The Weekend of Prayer to End Slavery and Trafficking is being led by a coalition of abolitionists and prayer leaders. The Task Force’s mission is to mobilize people of prayer throughout the U.S. and to encourage awareness of the issue of human trafficking.

Tomas J. Lares of Orlando, who heads Florida Abolitionist, founded the national annual prayer initiative in 2012 and is its National Chair. Honorary Chairs include Rev. Sam Rodriguez, Jr. of Sacramento who heads the 14,000+ churches of the National Hispanic Christian Leadership Council; Sister Mary Ellen Dougherty of Baltimore, MD, a School Sister of Notre Dame from the Atlantic–Midwest Province, who previously coordinated anti–trafficking educational efforts for the United States Conference of Catholic Bishops (USCCB); and Sister Jean Schafer of San Diego who helps operate SDS Hope House for adult women survivors of trafficking and publishes the nationally-­‐distributed Stop Trafficking newsletter.

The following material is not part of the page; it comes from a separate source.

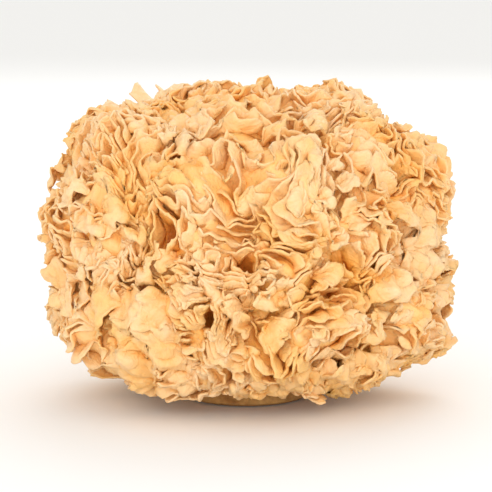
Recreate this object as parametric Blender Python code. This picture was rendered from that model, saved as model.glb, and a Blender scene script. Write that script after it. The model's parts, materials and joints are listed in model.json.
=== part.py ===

“Our Weekend of Prayer National Leadership Task Force and our partners believe that we can best fight this scourge of evil through prayer and wisdom from God,” said Lares. “It is essential that people of faith exercise leadership roles in this fight, the greatest civil rights issue in the world today, just as religious leaders in the nineteenth century led the fight to end slavery in their age, and religious leaders led the fight for civil rights in this country. It is morally intolerable that slavery still exists in America in the twenty-­‐first century and we must do all that we can to bring an end to this evil.”

A variety of events is planned for the Weekend of Prayer, including:

  • Friday, January 11: HUMAN TRAFFICKING AWARENESS DAY
    (As designated by Congress)

    NOON: The Leadership Task Force encourages everyone to say individual prayers, in their homes or places of employment, at 12 noon in their own time zone. If at work, please ask others to join you. A suggested prayer can be found on the website.

  • Saturday, January 12, 2:00 p.m. EST: MAJOR EMANCIPATION RALLY IN DC

    At 2:00 p.m. EST in Washington, DC, on the steps of the Lincoln Memorial, and just eleven days after the nation has celebrated the 150th anniversary of Lincoln’s Emancipation Proclamation, the prayer network will conduct a modern Emancipation Rally including both Catholic and Protestant clergy. Keynote speaker at the rally will be Kenneth Morris, Jr., the great-­‐great-­‐great grandson of Frederick Douglass, one of the nation’s earliest abolitionists. Morris heads the Frederick Douglass Family Foundation, a national organization fighting modern day slavery. Plans are for the event to be streamed live at Weekend of Prayer.

    CONFERENCE PRAYER CALL 9‐11:00 a.m. EST: Christians are encouraged to join a national conference prayer call with clergy and lay persons, facilitated by Prayer Surge NOW. The call in number is (712) 432-­0075 and the access code is 6149782 followed by the pound sign (#).

  • Sunday, January 13: PRAYERS OF THOUSANDS of CHURCHES

    “Petitioning with one voice, we are encouraging congregations throughout our nation to dedicate their prayers to ending modern-­‐day slavery,” Lares said. “It is our hope that through this event a million Christians will be informed about the horrors of modern-­‐day slavery and be motivated to take action to seek justice.”